Pariset eut à louer Cuvier lui-même après la mort du grand naturaliste, et cet Éloge offre d’intéressantes, de belles parties. Mais, si immense que fût le sujet, Pariset n’a pas eu la force de s’y renfermer. À un certain moment sa propre imagination s’échappe ; il ne voit dans le vaste spectacle des révolutions du globe qu’un thème à variations. Son lyrisme l’emporte : il essaie lui-même à tout hasard son hypothèse, il nous trace un tableau de la dernière grande catastrophe dont le globe a été le théâtre. Puis, tout à coup, il s’écrie presque comme le poëte classique éperdu : Qui suis-je ? où vais-je ? car il sent bien qu’il est allé trop loin : « Je viens, dit-il, de parler sans mon guide, et d’exposer des idées qui, bien que liées au sujet que je traite, n’étaient peut-être pas dans le sage esprit de Cuvier. » Et c’est précisément parce que rien ne ressemble moins au procédé de Cuvier, que, dans un Éloge de ce dernier, il eût été du plus simple bon goût de s’en abstenir.

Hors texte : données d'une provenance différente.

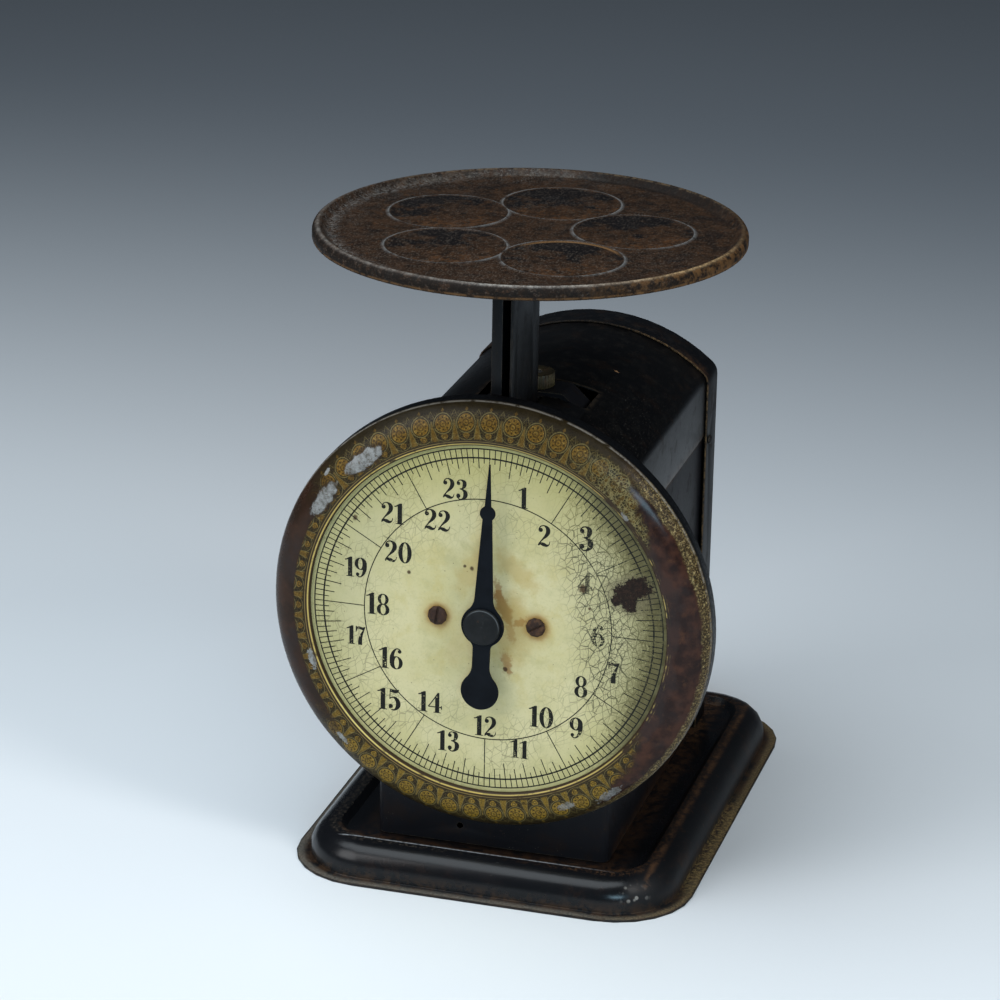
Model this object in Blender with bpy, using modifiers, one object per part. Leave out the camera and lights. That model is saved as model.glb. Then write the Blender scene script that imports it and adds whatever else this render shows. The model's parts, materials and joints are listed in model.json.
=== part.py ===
"""An old household spring scale: a pressed pan base, a sheet case with an arched hood,
a round dial on the front, a channel post that carries a round platform, and the works inside.

Metres, +Z up, the dial faces -Y. The platform's post presses two springs, and a rack on the
post turns a pinion on the pointer's arbor. Sizes are named here once; places across the depth
are measured from the post's axis, and POST_Y moves them so that the origin is the middle of
the footprint at the ground.
"""
import math

import bmesh
import bpy
from mathutils import Matrix, Vector

# Clearances and sheet gauges
GAP = 0.0003
OVERRUN = 0.004
JOIN = 0.0004
TRIM = 0.00006
SHEET = 0.0007
PAN_SHEET = 0.0009
WELD = 0.00001

# Platform, a shallow round plate with a rolled edge
PLATFORM_RADIUS = 0.08255
PLATFORM_TOP = 0.2540
PLATFORM_SHEET = 0.0009
PLATE_DROP = 0.0025
EDGE_ROLL = 0.00255
EDGE_DEPTH = 0.0050
PLATE_BLEND = 0.0035
RING_COUNT = 5
RING_RADIUS = 0.0231
RING_PITCH_RADIUS = 0.0390
RING_WIDTH = 0.0016
RING_HEIGHT = 0.0005
RING_FIRST_TURN = math.radians(87.4)

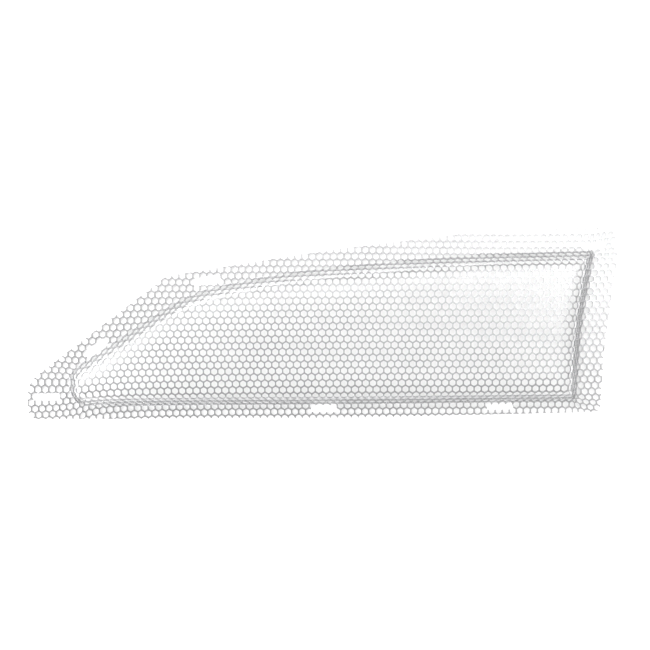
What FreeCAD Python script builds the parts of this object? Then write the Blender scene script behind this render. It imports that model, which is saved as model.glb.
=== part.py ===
"""Pressed mesh windshield screen.

One sheet of hexagonal-hole punched metal is pressed so that a wing-shaped panel
stands proud of a flat mounting flange, with a sloping drawn wall all round it.
The sheet is written as its three formed zones, which meet face to face at the
two bend lines: face_panel, drawn_wall and mounting_flange.

The holes are laid out on the flat blank and carried through the pressing: the
panel stretches a little, the flange is drawn in, and the rows at the nose are
dragged sideways.

Frame: +X along the length towards the square rear end, the pointed nose at -X,
+Y across the width, +Z from the fairing side towards the outside. The origin is
under the middle of the outline, on the flange's underside.
"""
import FreeCAD, Part
import math
import os

from FreeCAD import Vector

# ---- Driving dimensions, millimetres and degrees ----
SHEET = 0.8            # sheet thickness
HOLE_PITCH = 3.5       # hole centre to hole centre along a row
ROW_PITCH = 3.09       # row to row
BAR = 0.6              # metal left between two holes
RISE = 7.5             # panel face above flange face
WALL_ANGLE = 55.0      # slope of the wall from the flange plane
CROWN_RADIUS = 4.5     # mid-sheet bend radius at the panel's edge
FOOT_RADIUS = 1.0      # mid-sheet bend radius at the flange
WALL_STRETCH = 1.04    # how much the drawn wall is lengthened
DRIFT = 2.0            # how far the press drags the nose end's rows towards -Y
DRIFT_FROM = -118.5    # X where that drag starts to fade
DRIFT_FADE = 27.0      # length over which it fades
NOSE_PULL = 3.4        # further drag towards -Y at the nose's lower corner
NOSE_FROM = (-122.0, -17.0)      # X where it starts to fade, and Y below which it grows
NOSE_FADE = (8.0, 15.0)          # lengths over which it fades along X and grows along Y
STRETCH = 0.0135       # how much the panel is stretched in its own plane
STILL_POINT = (10.0, -11.0)      # the point of the panel that the stretch leaves alone
REAR_DRAW = 1.5        # how far the rear flange is drawn in towards the panel
REAR_MIDDLE = 7.0      # Y where it is drawn in most
REAR_SPAN = 39.5       # distance from there to where it is not drawn in
TOP_DRAW = 0.8         # the same three for the upper flange, along X
TOP_MIDDLE = 95.0
TOP_SPAN = 75.0
NOSE_CORNER = 9.0      # plan radius of the wall's foot at the two nose corners
REAR_CORNER = 3.0      # the same at the two rear corners, where the crown is mitred
FIRST_HOLE = (6.6, -6.71)        # centre of the hole that the pattern is laid out from
PATTERN_REACH = (165.0, 60.0)   # how far from that hole the pattern runs, along X and Y

# Foot of the wall: (x, y, plan radius), counter-clockwise from the lower nose corner.
FOOT_CORNERS = [
    (-125.4, -40.9, NOSE_CORNER),
    (19.5, -40.6, 900.0),
    (127.7, -39.5, REAR_CORNER),
    (129.7, -2.0, 200.0),
    (135.6, 36.3, REAR_CORNER),
    (59.5, 33.9, 1200.0),
    (-22.5, 25.8, 400.0),
    (-65.0, 16.3, 80.0),
    (-125.4, -22.5, NOSE_CORNER),
]

# Trimmed outline of the sheet, in the same order.
OUTLINE_CORNERS = [
    (-146.5, -47.0, 5.0),
    (19.5, -47.0, 500.0),
    (139.1, -44.6, 3.0),
    (140.7, -13.0, 100.0),
    (146.1, 29.0, 80.0),
    (146.6, 47.1, 4.0),
    (83.5, 45.8, 200.0),
    (-0.5, 36.0, 600.0),
    (-75.8, 24.2, 8.0),
    (-146.5, -28.6, 14.0),
]

# Tab slots in the flange: centre x, centre y, length, width, angle from +X.
SLOTS = [
    (-137.1, -35.8, 13.5, 3.6, 0.0),
    (-111.7, -11.4, 12.4, 4.2, 35.0),
    (-55.6, 22.1, 13.6, 3.9, 10.0),
    (1.7, -42.4, 13.0, 3.4, 0.0),
    (89.5, -42.0, 13.0, 2.7, 0.8),
    (135.2, 37.9, 9.5, 2.8, 0.0),
]

# ---- Worked-out values ----
ANGLE = math.radians(WALL_ANGLE)
BENDS = CROWN_RADIUS + FOOT_RADIUS
STRAIGHT = (RISE - BENDS * (1 - math.cos(ANGLE))) / math.sin(ANGLE)
WALL_WIDTH = BENDS * math.sin(ANGLE) + STRAIGHT * math.cos(ANGLE)
WALL_LENGTH = BENDS * ANGLE + STRAIGHT
CROWN_LENGTH = CROWN_RADIUS * ANGLE
BLANK_LENGTH = WALL_LENGTH / WALL_STRETCH
HALF_SHEET = SHEET / 2
HOLE_SCALE = (HOLE_PITCH - BAR) / HOLE_PITCH
SEAM_MARGIN = 0.05     # a hole nearer than this to an edge is cut with a boolean
SLOT_MARGIN = 3.0      # a hole centre this near a slot may run into it
TOOL_REACH = 1.3       # how far a hole tool stands out of the sheet's middle


# ---- Plan contours made of straight lines and tangent arcs ----
def unit(dx, dy):
    length = math.hypot(dx, dy)
    return dx / length, dy / length


def contour(corners):
    """Turn a counter-clockwise list of rounded corners into lines and arcs.

    A line is ("line", start, end). An arc is ("arc", centre, radius, start angle,
    sweep angle), with a negative sweep where the contour bends inwards.
    """
    arcs = []
    count = len(corners)
    for k in range(count):
        x, y, radius = corners[k]
        before = corners[k - 1]
        after = corners[(k + 1) % count]
        ax, ay = unit(x - before[0], y - before[1])
        bx, by = unit(after[0] - x, after[1] - y)
        turn = math.atan2(ax * by - ay * bx, ax * bx + ay * by)
        reach = radius * math.tan(abs(turn) / 2)
        side = 1 if turn > 0 else -1
        start = (x - ax * reach, y - ay * reach)
        end = (x + bx * reach, y + by * reach)
        centre = (start[0] - side * ay * radius, start[1] + side * ax * radius)
        angle = math.atan2(start[1] - centre[1], start[0] - centre[0])
        arcs.append((start, end, ("arc", centre, radius, angle, turn)))
    pieces = []
    for k in range(count):
        pieces.append(arcs[k][2])
        pieces.append(("line", arcs[k][1], arcs[(k + 1) % count][0]))
    return pieces


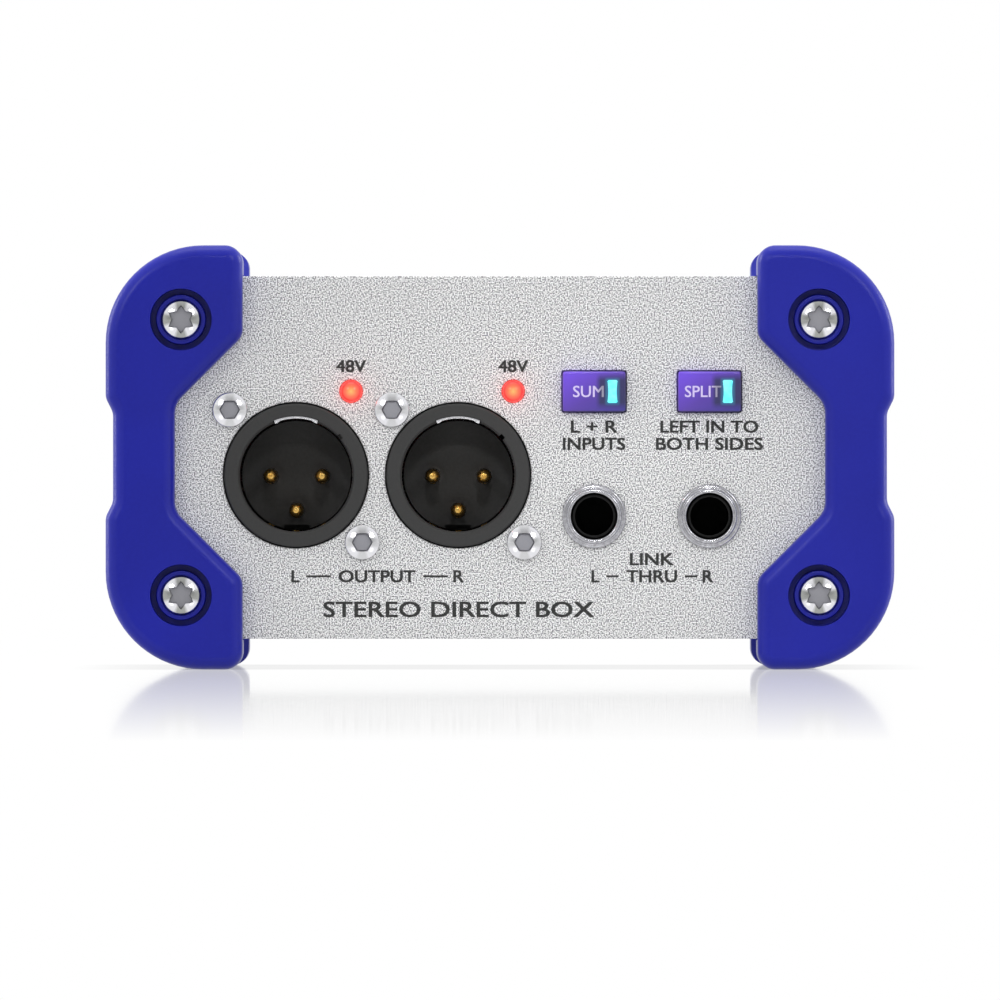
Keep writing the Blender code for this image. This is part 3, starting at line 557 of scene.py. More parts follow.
def gold_plate(fittings):
    """Gold flash over brass contacts: warm, with darker worn patches."""
    made, tree, shader = material("gold_plate", fittings.contact, 0.2, 1.0)
    wear = grain(tree, 0.0004, 3.0)
    colour = blend(tree, spread(tree, wear, 0.4, 0.7), fittings.contact[:], linear("#B98A3C"))
    tree.links.new(colour, shader.inputs["Base Color"])
    tree.links.new(spread(tree, wear, 0.3, 0.7, 0.15, 0.35), shader.inputs["Roughness"])
    return made


def filled_nylon(name, colour, dark, roughness, **sockets):
    """Filled nylon or epoxy: an even matt skin, clouded a little by the flow of the melt."""
    made, tree, shader = material(name, colour, roughness, IOR=1.53, **sockets)
    flow = grain(tree, 0.004, 3.0)
    skin = grain(tree, 0.00025, 2.0, 0.7)
    tint = blend(tree, spread(tree, flow, 0.35, 0.65, 0.0, 0.5), colour[:], dark)
    tree.links.new(tint, shader.inputs["Base Color"])
    matt = spread(tree, skin, 0.3, 0.7, roughness - 0.08, roughness + 0.1)
    tree.links.new(matt, shader.inputs["Roughness"])
    relief(tree, shader, skin, 0.00002, 0.25)
    return made


def tinted_cap(lights, lit):
    """Tinted violet polycarbonate, glossy, with painted shade towards the lower right.

    A lit cap also gets painted shade where its light's holder lies behind it, and a painted
    cyan glow round its window.
    """
    name = "tinted_cap_lit" if lit else "tinted_cap"
    made, tree, shader = material(name, lights.cap, 0.28, Coat_Weight=0.4, Coat_Roughness=0.12)
    across, up = across_face(tree)
    # Painted shade: the cap's colour darkens from its upper left to its lower right
    painted_shade_fall = calc(
        tree, "ADD", calc(tree, "MULTIPLY", across, 0.5),
        calc(tree, "MULTIPLY", calc(tree, "SUBTRACT", 1.0, up), 0.5),
    )
    colour = add(
        tree, "ShaderNodeValToRGB", None, {0: painted_shade_fall},
        [(0.1, lights.cap[:]), (0.55, linear("#5A3AB0")), (0.95, linear("#3A3098"))],
    ).outputs[0]
    if lit:
        off_across = calc(tree, "ABSOLUTE", calc(tree, "SUBTRACT", across, WINDOW_ACROSS))
        off_up = calc(tree, "ABSOLUTE", calc(tree, "SUBTRACT", up, 0.5))
        for near, far, low, high, depth, code in (
            (0.19, 0.27, 0.28, 0.46, 0.9, "#1E2254"),  # painted shade where the light's holder lies behind the cap
            (0.085, 0.13, 0.29, 0.36, 0.45, "#2C9CC8"),  # painted glow of the window's light round the window
        ):
            inside = spread(tree, off_across, near, far, 1.0, 0.0)
            painted_patch = calc(tree, "MULTIPLY", inside, spread(tree, off_up, low, high, 1.0, 0.0))
            colour = blend(tree, calc(tree, "MULTIPLY", painted_patch, depth), colour, linear(code))
    tree.links.new(colour, shader.inputs["Base Color"])
    relief(tree, shader, grain(tree, 0.0006), 0.000004, 0.2)
    return made


def glowing_window(lights):
    """Diffusing polycarbonate over a cyan light: evenly lit, paler in faint random patches."""
    made, tree, shader = material("glowing_window", lights.window, 0.3)
    haze = grain(tree, 0.0008)
    colour = blend(tree, spread(tree, haze, 0.35, 0.65), lights.window[:], linear("#9AFBFF"))
    tree.links.new(colour, shader.inputs["Emission Color"])
    shader.inputs["Base Color"].default_value = (*linear("#2A7F88"), 1)
    shader.inputs["Emission Strength"].default_value = 0.95 * lights.strength
    return made


def glowing_lamp(lights):
    """A diffused red lamp: scarlet at the rim and orange over the chip in its middle.

    It reads the attribute radial, which is 0 in the middle of the lens and 1 at its rim.
    """
    made, tree, shader = material(
        "glowing_lamp", lights.lamp, 0.15, Coat_Weight=0.5, Coat_Roughness=0.05,
    )
    colour = add(
        tree, "ShaderNodeValToRGB", None, {0: attribute(tree, "radial")},
        [(0.0, linear("#FFC46A")), (0.45, linear("#FF7A4A")), (0.8, lights.lamp[:])],
    ).outputs[0]
    tree.links.new(colour, shader.inputs["Emission Color"])
    shader.inputs["Base Color"].default_value = (*linear("#8A1410"), 1)
    shader.inputs["Emission Strength"].default_value = 0.95 * lights.strength
    return made


def print_ink(name, colour):
    """Screen-printing ink: flat and matt, thinner where the mesh of the screen lifted."""
    made, tree, shader = material(name, colour, 0.7, Specular_IOR_Level=0.3)
    lift = grain(tree, 0.0001, 2.0, 0.8)
    paler = tuple(0.8 * c + 0.05 for c in colour)
    ink = blend(tree, spread(tree, lift, 0.45, 0.7), colour[:], paler)
    tree.links.new(ink, shader.inputs["Base Color"])
    return made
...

Mais c’est assez insister sur les défauts d’un talent distingué, dont les Éloges, après tout ce qu’on en peut dire, gardent de leur utilité et même de leur charme. En les recueillant avec ce soin et cette correction dans une édition à la fois compacte et élégante, M. Dubois (d’Amiens) a rendu un service à la littérature, en même temps qu’il croyait n’accomplir qu’un devoir envers sa Compagnie. Il nous promet de recueillir dans deux publications prochaines les Éloges, jusqu’ici incomplets, de Vicq-d’Azyr, et les Éloges, inédits presque tous, du

  1. Sur les Éloges de Cuvier et sur ceux des autres Secrétaires perpétuels de l’Académie des Sciences, ou peut lire les premières pages d’un très-bon article de M. Biot dans le Journal des Savants (novembre 1842).